▸ What to do:
Scan the data beneath this task and copy each line that includes "from".
[start Data block]
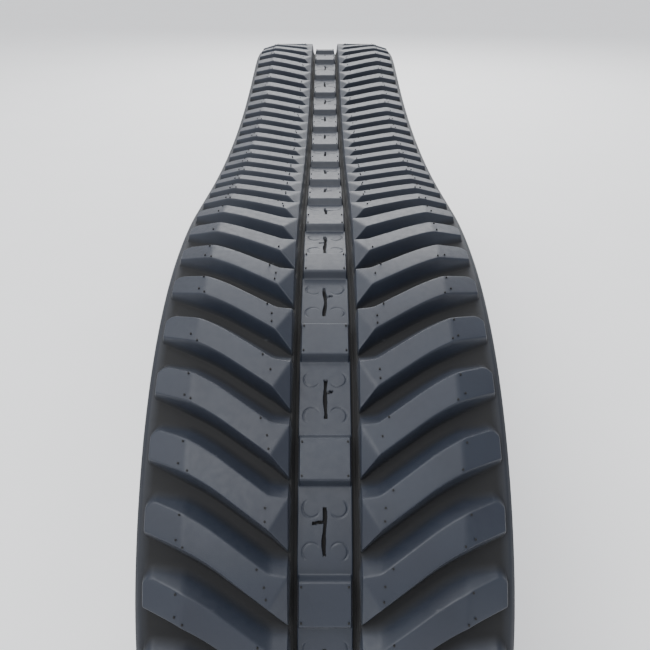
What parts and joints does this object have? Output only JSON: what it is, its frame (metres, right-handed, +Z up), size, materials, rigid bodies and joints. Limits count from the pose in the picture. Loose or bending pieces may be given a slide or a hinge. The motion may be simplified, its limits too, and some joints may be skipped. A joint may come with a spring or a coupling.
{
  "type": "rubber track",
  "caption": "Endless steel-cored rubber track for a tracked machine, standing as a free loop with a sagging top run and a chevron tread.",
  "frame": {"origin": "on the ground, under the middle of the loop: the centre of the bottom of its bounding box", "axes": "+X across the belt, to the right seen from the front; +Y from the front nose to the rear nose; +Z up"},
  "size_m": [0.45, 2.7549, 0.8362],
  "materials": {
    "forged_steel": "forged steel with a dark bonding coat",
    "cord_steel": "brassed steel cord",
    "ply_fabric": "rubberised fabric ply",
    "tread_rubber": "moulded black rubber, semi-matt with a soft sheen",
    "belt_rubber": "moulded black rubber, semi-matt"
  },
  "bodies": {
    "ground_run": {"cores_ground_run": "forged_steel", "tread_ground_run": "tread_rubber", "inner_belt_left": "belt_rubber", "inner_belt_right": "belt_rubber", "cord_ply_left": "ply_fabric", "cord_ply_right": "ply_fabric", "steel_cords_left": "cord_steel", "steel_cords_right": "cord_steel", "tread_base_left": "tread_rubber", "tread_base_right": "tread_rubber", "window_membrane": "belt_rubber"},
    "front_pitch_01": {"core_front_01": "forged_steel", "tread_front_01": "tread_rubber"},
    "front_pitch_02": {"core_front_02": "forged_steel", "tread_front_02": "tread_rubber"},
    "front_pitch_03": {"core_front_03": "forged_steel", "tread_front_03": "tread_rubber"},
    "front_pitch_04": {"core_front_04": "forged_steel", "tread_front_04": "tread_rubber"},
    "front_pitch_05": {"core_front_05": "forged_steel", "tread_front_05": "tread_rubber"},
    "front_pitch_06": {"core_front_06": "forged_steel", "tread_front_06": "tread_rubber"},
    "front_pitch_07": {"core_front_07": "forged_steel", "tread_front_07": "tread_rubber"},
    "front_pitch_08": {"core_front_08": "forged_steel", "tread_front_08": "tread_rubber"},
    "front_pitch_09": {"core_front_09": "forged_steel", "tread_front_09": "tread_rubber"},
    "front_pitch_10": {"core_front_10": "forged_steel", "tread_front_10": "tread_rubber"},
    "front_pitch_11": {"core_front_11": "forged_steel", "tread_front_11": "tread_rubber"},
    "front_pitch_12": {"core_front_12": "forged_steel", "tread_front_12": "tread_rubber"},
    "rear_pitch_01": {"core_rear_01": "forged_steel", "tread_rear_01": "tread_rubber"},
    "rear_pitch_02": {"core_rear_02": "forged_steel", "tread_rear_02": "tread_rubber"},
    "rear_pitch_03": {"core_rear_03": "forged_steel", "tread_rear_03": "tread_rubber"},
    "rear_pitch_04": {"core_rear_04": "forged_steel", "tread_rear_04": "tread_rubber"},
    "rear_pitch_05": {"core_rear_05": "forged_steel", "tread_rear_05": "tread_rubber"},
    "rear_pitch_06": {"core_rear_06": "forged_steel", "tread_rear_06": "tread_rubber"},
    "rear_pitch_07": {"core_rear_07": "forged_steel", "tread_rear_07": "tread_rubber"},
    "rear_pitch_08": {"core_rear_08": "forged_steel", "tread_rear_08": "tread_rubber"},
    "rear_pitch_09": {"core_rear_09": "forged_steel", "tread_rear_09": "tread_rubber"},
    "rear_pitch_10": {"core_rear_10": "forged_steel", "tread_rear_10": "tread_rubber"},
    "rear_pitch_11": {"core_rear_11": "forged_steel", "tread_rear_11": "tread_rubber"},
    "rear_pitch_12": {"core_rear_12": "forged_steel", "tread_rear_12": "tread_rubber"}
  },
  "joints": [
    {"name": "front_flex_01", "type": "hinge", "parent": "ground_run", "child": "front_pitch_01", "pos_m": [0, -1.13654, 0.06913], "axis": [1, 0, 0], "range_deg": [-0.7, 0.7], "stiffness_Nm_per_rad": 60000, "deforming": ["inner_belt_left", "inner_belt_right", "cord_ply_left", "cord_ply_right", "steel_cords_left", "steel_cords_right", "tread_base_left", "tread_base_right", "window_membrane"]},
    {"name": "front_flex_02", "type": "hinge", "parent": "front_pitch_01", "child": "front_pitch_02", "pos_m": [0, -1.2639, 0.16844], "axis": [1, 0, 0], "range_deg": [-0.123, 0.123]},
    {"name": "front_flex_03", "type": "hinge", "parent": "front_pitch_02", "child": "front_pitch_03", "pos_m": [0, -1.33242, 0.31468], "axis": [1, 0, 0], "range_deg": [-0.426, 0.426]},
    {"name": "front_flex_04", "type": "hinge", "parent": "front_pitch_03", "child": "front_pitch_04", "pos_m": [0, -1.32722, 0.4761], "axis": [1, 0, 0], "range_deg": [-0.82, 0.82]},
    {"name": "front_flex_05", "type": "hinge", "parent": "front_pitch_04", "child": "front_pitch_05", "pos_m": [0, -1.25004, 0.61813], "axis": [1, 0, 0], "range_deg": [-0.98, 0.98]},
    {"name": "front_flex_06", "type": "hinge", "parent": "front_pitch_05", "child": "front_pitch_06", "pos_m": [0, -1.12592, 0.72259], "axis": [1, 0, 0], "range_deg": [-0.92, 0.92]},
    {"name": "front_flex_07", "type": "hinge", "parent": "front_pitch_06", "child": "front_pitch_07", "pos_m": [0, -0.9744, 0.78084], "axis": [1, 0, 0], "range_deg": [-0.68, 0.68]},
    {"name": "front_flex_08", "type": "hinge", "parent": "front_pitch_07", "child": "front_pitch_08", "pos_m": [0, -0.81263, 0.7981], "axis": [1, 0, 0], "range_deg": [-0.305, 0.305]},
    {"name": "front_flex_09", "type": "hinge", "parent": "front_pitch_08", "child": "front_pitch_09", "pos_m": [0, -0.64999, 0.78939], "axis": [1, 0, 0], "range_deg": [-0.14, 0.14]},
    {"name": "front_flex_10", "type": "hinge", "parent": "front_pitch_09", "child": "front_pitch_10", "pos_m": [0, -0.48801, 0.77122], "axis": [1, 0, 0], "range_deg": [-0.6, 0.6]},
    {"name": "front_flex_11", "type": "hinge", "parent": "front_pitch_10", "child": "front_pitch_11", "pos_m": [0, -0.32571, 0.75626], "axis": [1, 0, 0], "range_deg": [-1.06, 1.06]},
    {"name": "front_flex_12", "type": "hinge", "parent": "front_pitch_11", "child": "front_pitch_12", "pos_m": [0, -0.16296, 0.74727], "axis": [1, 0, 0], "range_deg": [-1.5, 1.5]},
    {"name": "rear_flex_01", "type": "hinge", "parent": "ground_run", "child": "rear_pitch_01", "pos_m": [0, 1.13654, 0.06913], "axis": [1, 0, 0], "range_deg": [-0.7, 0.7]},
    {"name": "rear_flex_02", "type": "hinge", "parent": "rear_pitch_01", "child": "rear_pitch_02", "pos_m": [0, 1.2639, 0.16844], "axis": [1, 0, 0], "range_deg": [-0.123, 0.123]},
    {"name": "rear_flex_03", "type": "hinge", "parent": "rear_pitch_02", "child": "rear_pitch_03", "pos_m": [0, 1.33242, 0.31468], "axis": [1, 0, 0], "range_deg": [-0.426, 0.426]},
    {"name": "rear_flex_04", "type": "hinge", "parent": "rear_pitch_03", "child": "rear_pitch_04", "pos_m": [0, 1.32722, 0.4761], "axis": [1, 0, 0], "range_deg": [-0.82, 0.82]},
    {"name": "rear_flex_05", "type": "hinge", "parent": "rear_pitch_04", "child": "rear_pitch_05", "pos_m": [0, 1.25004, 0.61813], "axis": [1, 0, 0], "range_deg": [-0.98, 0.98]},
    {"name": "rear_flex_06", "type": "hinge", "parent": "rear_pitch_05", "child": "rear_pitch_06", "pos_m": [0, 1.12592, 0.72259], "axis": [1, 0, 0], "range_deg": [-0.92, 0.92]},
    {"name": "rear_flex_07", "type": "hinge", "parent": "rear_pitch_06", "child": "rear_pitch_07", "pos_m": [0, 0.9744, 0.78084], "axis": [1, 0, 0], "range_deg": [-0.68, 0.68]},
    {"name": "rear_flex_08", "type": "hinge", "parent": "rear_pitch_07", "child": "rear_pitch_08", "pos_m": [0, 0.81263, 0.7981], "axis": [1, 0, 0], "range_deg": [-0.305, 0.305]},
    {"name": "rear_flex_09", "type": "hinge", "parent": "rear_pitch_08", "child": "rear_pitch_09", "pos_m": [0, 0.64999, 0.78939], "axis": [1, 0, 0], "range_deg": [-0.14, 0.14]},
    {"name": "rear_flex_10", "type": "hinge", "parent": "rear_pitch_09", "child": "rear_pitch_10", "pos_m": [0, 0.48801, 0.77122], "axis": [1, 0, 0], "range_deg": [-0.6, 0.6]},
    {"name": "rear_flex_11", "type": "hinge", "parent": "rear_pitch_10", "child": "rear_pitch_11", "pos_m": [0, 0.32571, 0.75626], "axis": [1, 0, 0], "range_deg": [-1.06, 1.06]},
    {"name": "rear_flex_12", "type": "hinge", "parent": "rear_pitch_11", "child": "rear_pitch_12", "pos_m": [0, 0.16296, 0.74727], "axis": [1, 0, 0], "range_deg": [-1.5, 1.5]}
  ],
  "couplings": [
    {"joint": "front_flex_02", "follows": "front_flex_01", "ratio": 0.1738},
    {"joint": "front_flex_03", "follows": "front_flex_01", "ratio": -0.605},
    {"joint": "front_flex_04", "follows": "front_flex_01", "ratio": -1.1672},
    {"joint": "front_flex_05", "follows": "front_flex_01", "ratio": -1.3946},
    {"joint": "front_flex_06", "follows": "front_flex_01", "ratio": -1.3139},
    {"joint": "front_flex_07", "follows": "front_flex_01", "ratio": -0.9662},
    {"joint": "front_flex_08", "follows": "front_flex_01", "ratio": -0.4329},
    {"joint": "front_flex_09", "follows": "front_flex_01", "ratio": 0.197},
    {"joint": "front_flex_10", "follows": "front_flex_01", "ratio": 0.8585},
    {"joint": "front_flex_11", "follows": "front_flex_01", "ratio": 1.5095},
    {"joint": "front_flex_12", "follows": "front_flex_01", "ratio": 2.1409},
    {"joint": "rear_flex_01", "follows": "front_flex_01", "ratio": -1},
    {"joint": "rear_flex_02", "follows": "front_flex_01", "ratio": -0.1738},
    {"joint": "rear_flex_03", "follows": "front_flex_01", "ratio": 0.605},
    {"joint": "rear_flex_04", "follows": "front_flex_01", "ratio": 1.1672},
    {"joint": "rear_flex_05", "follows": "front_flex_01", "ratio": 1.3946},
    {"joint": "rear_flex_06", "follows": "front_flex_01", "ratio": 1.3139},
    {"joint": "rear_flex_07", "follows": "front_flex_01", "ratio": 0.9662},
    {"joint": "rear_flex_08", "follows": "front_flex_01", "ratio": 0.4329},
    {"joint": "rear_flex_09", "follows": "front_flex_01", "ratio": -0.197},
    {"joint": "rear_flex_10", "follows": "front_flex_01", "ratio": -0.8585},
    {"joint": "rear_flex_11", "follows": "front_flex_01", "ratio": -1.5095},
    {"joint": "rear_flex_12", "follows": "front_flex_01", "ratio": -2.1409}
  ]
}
[end Data block]
▸ Result for this exercise:
What parts and joints does this object have? Output only JSON: what it is, its frame (metres, right-handed, +Z up), size, materials, rigid bodies and joints. Limits count from the pose in the picture. Loose or bending pieces may be given a slide or a hinge. The motion may be simplified, its limits too, and some joints may be skipped. A joint may come with a spring or a coupling.
  "frame": {"origin": "on the ground, under the middle of the loop: the centre of the bottom of its bounding box", "axes": "+X across the belt, to the right seen from the front; +Y from the front nose to the rear nose; +Z up"},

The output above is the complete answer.